▸ Challenge
Reproduce the lines from the one bearing "The Blender code" through the one bearing "return body", inclusive. Copy them exactly; include no other line.

— Begin —

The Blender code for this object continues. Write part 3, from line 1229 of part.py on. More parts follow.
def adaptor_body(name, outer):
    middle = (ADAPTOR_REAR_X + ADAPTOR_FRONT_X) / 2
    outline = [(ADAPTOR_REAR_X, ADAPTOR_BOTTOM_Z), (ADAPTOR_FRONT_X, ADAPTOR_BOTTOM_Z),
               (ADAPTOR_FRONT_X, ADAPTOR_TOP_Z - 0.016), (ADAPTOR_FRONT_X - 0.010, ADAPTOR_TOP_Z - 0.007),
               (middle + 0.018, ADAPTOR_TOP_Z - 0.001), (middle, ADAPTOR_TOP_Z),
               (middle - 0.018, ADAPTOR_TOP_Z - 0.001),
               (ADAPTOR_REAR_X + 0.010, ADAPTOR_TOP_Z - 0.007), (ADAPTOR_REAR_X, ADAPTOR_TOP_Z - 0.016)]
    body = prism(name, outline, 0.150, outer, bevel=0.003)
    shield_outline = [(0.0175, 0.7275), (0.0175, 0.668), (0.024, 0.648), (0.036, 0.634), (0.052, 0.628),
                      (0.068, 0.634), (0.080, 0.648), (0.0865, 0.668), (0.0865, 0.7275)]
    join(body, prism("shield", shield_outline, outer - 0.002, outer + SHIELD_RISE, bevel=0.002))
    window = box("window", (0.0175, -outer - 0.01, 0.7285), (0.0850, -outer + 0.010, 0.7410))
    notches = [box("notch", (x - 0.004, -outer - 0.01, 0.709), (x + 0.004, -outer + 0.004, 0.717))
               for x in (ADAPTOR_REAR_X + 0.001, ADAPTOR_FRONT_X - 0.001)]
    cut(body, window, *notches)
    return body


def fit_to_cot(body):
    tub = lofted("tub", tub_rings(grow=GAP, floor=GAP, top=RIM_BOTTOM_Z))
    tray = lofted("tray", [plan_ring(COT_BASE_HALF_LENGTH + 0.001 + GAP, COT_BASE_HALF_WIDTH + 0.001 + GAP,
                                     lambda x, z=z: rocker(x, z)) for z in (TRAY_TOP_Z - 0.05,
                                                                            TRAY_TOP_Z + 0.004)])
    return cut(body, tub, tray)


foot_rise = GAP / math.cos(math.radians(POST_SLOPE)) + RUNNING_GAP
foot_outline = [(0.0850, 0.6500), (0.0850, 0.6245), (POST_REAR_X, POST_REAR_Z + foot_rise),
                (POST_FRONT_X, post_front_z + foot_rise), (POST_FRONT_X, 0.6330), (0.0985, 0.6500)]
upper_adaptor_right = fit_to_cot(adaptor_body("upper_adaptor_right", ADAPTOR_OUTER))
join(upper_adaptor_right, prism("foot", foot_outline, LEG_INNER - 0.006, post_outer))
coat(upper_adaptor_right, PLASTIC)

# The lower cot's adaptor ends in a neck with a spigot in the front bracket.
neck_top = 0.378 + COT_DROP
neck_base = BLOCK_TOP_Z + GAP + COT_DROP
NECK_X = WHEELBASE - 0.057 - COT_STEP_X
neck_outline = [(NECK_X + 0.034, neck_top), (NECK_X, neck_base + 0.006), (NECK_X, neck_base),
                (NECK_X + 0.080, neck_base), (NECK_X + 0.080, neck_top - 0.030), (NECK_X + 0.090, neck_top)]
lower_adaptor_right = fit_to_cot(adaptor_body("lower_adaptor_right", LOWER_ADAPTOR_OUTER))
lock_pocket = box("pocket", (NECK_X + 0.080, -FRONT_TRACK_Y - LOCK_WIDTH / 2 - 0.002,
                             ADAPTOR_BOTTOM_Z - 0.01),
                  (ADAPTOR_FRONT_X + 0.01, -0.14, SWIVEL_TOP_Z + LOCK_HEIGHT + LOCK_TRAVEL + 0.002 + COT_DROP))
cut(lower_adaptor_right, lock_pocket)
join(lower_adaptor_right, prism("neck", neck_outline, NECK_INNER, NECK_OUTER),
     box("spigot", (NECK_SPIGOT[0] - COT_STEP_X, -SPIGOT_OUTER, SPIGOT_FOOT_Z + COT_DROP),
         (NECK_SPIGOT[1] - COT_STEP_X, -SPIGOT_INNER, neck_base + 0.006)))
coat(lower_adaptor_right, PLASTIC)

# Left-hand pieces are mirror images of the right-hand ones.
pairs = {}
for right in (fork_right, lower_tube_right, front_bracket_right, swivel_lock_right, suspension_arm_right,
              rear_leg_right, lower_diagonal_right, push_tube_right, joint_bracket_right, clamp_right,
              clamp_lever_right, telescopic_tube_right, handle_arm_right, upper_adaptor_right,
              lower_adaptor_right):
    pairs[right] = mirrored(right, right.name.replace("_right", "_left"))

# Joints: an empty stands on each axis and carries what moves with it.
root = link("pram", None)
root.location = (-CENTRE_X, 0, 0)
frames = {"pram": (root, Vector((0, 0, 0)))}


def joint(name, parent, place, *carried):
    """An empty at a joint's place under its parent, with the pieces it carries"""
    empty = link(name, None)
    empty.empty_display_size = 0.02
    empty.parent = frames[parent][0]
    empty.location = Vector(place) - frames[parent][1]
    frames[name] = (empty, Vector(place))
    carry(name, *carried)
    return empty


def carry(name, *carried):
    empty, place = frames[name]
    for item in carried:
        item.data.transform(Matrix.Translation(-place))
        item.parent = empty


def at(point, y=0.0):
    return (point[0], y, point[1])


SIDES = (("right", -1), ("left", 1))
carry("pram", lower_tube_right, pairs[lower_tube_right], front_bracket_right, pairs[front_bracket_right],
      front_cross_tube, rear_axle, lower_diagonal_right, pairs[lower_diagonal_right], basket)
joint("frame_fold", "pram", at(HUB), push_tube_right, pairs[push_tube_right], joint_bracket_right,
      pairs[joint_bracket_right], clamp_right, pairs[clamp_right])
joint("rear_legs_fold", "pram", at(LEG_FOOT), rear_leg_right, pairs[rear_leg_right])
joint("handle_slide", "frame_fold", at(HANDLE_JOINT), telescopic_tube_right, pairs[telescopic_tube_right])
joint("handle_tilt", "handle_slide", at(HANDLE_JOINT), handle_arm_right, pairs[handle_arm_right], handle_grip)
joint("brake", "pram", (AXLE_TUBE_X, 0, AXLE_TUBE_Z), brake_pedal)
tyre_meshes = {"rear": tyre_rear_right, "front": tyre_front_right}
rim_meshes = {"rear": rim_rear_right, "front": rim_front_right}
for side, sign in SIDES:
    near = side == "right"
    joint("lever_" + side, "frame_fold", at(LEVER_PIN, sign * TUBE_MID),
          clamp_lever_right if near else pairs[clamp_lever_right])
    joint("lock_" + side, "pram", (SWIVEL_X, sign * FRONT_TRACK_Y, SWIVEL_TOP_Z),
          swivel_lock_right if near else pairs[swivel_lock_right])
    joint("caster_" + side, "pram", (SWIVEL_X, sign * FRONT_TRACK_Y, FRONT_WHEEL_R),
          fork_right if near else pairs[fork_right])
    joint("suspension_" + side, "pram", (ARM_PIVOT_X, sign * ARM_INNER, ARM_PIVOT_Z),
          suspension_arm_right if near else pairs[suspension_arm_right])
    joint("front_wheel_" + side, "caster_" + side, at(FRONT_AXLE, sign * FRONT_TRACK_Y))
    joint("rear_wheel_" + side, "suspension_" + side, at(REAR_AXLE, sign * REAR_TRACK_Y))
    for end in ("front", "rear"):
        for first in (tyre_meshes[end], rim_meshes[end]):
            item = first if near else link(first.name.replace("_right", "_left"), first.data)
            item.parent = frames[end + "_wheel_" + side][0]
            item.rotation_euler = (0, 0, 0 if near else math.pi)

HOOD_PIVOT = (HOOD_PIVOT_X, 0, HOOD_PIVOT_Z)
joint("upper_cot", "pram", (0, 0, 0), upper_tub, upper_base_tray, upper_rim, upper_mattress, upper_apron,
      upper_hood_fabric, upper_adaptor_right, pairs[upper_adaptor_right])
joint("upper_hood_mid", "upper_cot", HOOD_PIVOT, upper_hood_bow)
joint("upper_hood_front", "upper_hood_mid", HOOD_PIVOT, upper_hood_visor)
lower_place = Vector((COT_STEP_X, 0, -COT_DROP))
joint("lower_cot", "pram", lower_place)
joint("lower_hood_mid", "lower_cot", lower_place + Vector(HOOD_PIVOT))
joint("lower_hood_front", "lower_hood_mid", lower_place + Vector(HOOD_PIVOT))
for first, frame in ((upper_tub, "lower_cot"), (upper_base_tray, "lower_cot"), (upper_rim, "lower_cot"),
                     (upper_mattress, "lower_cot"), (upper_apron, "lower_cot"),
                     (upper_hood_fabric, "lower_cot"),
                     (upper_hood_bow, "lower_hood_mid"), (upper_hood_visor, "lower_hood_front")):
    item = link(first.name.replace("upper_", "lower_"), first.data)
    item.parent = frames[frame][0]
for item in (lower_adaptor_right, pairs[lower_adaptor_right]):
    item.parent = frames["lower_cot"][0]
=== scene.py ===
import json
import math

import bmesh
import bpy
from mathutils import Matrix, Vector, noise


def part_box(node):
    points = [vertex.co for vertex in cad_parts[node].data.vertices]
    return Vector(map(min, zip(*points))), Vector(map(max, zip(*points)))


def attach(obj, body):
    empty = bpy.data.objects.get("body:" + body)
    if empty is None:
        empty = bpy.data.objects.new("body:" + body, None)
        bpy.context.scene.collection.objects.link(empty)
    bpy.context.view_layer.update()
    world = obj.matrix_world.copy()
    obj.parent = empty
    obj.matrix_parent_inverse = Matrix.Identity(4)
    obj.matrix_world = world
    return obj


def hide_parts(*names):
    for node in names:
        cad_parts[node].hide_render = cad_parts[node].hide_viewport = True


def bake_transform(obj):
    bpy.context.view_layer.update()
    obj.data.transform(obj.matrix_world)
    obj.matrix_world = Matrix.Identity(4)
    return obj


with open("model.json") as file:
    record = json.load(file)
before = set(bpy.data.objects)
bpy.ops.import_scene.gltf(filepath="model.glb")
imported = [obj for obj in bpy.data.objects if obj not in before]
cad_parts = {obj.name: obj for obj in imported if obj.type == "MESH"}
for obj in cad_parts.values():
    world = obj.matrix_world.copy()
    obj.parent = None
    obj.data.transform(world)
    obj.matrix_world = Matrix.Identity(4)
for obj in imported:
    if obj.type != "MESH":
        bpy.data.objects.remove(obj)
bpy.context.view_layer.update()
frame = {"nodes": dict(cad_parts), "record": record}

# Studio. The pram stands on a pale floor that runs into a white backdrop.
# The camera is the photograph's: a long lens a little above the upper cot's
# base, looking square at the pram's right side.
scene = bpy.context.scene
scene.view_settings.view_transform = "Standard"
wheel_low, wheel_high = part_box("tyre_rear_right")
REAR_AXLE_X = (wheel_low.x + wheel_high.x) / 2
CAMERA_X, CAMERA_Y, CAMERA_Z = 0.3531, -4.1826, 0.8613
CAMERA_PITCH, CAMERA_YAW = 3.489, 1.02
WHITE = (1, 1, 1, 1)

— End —
— Begin —

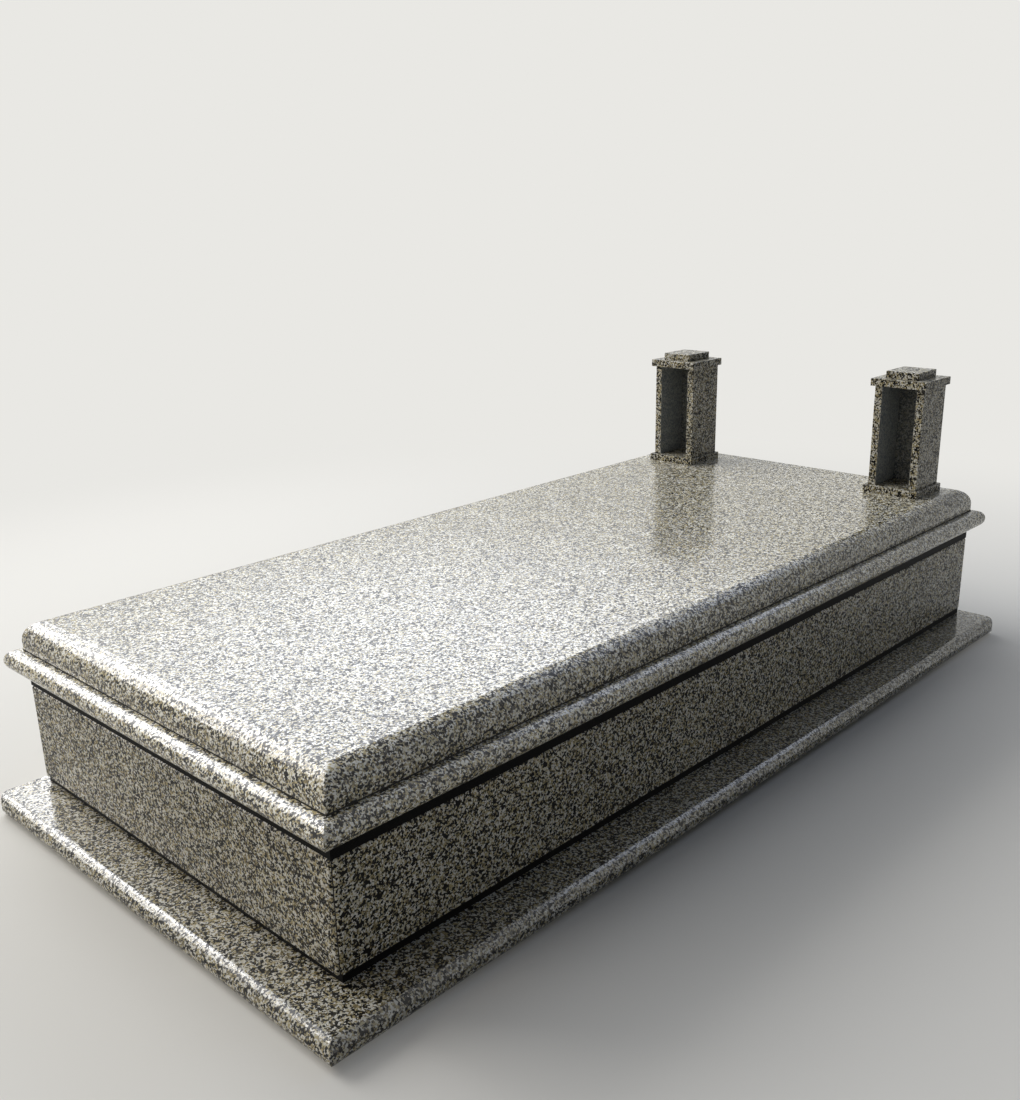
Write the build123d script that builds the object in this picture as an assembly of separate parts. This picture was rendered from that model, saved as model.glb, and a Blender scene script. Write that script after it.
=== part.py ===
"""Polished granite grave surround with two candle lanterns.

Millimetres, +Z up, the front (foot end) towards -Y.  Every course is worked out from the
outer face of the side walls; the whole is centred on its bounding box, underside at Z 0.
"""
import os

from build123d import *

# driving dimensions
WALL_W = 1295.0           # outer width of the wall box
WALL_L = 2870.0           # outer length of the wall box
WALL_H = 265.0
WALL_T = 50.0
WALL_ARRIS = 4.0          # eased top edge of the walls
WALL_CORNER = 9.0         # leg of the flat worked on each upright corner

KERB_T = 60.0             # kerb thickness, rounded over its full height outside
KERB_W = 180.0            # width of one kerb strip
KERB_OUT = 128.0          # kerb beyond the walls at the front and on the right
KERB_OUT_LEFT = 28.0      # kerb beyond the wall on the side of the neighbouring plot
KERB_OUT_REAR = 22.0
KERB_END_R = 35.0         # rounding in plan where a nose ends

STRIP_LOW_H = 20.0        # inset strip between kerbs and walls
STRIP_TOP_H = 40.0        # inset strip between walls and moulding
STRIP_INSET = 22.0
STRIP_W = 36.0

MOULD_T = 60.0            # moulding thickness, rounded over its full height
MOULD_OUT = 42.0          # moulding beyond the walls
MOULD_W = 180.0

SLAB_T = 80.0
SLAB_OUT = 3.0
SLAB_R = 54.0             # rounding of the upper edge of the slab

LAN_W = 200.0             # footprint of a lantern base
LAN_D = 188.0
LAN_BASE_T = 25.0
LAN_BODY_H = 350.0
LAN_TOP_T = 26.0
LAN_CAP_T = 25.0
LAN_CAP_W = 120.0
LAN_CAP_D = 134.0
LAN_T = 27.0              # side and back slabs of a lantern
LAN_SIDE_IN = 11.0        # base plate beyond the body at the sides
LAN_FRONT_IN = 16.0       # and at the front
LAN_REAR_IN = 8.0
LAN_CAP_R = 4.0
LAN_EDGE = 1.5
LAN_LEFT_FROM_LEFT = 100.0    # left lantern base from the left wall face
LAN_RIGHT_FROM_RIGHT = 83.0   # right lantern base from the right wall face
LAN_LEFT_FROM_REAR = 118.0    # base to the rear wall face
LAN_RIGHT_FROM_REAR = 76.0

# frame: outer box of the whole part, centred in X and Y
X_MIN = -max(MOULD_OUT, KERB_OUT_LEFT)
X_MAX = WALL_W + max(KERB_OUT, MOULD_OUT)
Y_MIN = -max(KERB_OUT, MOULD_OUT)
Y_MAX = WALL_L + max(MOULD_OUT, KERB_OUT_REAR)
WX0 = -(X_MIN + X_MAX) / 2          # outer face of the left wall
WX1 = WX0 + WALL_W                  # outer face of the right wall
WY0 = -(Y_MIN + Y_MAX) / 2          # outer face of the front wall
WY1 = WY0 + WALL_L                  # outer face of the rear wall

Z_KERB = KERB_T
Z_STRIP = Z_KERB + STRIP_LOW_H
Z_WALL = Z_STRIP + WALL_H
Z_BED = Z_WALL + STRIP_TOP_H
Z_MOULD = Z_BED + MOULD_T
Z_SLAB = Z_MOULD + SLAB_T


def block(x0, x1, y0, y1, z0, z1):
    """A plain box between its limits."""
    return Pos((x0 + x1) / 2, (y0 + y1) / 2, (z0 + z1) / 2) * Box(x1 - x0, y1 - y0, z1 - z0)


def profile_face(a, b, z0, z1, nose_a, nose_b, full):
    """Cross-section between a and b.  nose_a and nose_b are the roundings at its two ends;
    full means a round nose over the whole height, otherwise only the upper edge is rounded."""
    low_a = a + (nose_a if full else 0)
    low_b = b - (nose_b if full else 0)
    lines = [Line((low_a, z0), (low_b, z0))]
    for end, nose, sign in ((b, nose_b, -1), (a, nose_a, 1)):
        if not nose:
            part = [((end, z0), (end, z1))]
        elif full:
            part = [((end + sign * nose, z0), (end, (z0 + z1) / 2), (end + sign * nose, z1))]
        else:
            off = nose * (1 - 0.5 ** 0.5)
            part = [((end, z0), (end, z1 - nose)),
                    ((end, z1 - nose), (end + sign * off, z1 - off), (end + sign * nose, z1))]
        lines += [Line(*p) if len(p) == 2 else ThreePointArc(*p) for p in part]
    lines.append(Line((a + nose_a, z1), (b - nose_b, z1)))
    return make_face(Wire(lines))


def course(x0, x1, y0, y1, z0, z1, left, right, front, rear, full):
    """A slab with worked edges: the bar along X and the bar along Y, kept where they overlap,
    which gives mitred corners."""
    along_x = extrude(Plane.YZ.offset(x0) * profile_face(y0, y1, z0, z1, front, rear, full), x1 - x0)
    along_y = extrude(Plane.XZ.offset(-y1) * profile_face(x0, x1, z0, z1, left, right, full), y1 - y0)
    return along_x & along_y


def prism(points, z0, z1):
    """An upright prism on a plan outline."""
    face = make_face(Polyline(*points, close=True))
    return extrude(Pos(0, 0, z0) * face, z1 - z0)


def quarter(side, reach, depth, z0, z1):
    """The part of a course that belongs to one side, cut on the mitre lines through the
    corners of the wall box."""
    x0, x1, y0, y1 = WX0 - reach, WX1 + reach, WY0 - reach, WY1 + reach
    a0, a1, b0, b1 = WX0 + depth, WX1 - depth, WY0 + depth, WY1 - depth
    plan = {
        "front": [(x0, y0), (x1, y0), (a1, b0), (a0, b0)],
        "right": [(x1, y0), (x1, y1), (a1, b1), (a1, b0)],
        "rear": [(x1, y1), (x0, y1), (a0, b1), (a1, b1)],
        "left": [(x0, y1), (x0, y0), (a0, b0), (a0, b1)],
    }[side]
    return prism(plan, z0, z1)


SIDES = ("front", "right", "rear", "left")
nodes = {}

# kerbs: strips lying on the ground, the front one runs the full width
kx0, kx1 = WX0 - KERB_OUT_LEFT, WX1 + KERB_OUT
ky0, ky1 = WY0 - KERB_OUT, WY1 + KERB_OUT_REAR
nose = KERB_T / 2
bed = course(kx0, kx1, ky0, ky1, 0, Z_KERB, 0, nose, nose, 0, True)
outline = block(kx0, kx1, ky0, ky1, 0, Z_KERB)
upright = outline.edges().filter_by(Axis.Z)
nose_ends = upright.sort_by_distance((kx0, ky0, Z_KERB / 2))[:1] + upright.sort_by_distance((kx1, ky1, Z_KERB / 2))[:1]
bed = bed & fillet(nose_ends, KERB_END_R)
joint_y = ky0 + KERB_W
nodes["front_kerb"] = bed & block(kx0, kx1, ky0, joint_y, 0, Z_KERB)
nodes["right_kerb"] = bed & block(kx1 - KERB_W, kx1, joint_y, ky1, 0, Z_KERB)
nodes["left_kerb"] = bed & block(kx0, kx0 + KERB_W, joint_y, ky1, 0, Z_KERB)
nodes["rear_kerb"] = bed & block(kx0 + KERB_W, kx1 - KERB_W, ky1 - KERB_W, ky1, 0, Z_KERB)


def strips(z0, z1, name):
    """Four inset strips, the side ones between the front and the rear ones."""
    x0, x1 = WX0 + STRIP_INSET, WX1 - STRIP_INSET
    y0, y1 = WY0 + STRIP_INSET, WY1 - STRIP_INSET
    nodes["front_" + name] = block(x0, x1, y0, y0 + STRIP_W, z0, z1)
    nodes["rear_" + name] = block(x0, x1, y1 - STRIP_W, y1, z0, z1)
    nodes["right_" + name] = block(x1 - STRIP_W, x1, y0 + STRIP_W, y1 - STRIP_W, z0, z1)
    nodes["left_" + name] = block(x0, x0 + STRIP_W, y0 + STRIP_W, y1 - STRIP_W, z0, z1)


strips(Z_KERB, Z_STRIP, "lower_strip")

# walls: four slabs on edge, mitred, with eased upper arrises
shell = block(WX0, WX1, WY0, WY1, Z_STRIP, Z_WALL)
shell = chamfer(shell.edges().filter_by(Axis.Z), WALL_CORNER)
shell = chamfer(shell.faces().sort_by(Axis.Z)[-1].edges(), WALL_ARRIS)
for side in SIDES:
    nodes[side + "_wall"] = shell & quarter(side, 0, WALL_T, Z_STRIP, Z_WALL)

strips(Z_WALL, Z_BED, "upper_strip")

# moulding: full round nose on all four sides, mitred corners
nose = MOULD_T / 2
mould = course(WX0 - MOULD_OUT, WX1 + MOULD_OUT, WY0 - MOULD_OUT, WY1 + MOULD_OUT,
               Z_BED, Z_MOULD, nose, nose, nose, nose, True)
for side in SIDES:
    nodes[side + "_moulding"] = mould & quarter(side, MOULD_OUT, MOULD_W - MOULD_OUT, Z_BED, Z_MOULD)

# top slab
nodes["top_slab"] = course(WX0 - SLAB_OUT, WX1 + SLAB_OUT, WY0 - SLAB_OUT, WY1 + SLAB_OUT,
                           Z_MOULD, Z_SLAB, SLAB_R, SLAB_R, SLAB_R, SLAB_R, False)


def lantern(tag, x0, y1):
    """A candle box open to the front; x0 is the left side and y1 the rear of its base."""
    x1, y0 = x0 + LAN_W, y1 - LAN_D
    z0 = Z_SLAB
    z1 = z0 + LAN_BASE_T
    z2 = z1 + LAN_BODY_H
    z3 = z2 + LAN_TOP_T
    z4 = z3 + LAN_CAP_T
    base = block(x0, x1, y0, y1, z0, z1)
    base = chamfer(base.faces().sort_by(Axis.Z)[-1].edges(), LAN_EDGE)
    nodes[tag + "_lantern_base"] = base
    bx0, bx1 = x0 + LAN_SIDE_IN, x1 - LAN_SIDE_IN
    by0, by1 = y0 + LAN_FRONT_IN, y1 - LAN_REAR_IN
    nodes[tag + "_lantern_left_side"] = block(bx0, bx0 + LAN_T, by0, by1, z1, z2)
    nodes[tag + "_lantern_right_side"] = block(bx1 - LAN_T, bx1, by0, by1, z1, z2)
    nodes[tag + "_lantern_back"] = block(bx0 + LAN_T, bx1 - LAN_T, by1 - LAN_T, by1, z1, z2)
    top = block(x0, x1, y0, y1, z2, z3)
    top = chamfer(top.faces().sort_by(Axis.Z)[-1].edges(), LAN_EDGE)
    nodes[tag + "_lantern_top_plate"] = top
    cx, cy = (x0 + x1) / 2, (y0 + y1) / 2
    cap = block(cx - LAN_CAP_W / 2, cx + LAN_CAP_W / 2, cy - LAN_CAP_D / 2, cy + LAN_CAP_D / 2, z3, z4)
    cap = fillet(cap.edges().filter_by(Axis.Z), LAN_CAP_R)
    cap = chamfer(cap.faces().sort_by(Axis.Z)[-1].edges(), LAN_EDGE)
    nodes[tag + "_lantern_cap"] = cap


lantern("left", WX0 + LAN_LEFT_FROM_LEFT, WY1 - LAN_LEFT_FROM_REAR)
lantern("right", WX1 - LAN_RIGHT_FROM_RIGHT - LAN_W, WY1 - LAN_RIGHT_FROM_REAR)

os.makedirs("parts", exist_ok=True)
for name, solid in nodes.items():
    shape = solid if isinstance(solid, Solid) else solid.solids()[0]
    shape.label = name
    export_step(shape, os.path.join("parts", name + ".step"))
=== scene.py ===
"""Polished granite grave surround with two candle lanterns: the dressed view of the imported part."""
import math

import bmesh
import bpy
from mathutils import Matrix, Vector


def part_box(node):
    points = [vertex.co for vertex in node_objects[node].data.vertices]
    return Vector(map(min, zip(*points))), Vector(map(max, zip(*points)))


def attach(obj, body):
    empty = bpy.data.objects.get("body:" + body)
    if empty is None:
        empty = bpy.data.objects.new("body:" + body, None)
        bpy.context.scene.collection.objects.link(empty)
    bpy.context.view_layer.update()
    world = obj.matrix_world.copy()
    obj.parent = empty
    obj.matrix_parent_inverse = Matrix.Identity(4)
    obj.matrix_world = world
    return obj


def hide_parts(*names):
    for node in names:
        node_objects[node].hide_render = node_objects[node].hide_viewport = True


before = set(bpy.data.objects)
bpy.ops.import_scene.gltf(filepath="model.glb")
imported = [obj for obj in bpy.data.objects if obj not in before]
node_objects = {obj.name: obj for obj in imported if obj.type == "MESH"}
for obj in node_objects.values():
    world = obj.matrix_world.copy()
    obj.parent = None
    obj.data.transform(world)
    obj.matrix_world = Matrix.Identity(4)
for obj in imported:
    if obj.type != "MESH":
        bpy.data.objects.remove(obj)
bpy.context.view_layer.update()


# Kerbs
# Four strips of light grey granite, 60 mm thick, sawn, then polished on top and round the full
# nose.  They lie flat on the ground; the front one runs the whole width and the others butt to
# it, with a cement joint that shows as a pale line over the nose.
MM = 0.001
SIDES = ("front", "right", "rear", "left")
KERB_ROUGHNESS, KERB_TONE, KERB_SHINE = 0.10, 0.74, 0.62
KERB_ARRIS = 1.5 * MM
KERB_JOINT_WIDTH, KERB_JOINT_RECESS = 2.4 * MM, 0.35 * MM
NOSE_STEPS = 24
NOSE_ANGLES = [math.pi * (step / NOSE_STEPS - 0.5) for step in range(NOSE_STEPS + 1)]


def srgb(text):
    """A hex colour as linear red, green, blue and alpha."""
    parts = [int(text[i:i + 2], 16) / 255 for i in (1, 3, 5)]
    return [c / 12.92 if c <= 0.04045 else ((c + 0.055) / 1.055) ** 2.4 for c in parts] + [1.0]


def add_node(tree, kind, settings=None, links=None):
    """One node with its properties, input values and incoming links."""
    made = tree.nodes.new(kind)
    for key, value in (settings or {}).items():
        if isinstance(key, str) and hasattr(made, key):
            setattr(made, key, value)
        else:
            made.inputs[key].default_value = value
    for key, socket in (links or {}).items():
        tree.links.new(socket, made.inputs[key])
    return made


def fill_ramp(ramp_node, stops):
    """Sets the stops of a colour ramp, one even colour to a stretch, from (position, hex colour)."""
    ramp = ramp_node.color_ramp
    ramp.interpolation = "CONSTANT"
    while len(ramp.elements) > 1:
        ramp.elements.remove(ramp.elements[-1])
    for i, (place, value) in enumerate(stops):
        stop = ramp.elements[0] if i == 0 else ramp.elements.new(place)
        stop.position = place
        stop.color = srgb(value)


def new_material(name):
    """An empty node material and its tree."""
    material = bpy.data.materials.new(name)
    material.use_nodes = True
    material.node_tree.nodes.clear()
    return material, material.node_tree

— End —

▸ Exercise answer
The Blender code for this object continues. Write part 3, from line 1229 of part.py on. More parts follow.
def adaptor_body(name, outer):
    middle = (ADAPTOR_REAR_X + ADAPTOR_FRONT_X) / 2
    outline = [(ADAPTOR_REAR_X, ADAPTOR_BOTTOM_Z), (ADAPTOR_FRONT_X, ADAPTOR_BOTTOM_Z),
               (ADAPTOR_FRONT_X, ADAPTOR_TOP_Z - 0.016), (ADAPTOR_FRONT_X - 0.010, ADAPTOR_TOP_Z - 0.007),
               (middle + 0.018, ADAPTOR_TOP_Z - 0.001), (middle, ADAPTOR_TOP_Z),
               (middle - 0.018, ADAPTOR_TOP_Z - 0.001),
               (ADAPTOR_REAR_X + 0.010, ADAPTOR_TOP_Z - 0.007), (ADAPTOR_REAR_X, ADAPTOR_TOP_Z - 0.016)]
    body = prism(name, outline, 0.150, outer, bevel=0.003)
    shield_outline = [(0.0175, 0.7275), (0.0175, 0.668), (0.024, 0.648), (0.036, 0.634), (0.052, 0.628),
                      (0.068, 0.634), (0.080, 0.648), (0.0865, 0.668), (0.0865, 0.7275)]
    join(body, prism("shield", shield_outline, outer - 0.002, outer + SHIELD_RISE, bevel=0.002))
    window = box("window", (0.0175, -outer - 0.01, 0.7285), (0.0850, -outer + 0.010, 0.7410))
    notches = [box("notch", (x - 0.004, -outer - 0.01, 0.709), (x + 0.004, -outer + 0.004, 0.717))
               for x in (ADAPTOR_REAR_X + 0.001, ADAPTOR_FRONT_X - 0.001)]
    cut(body, window, *notches)
    return body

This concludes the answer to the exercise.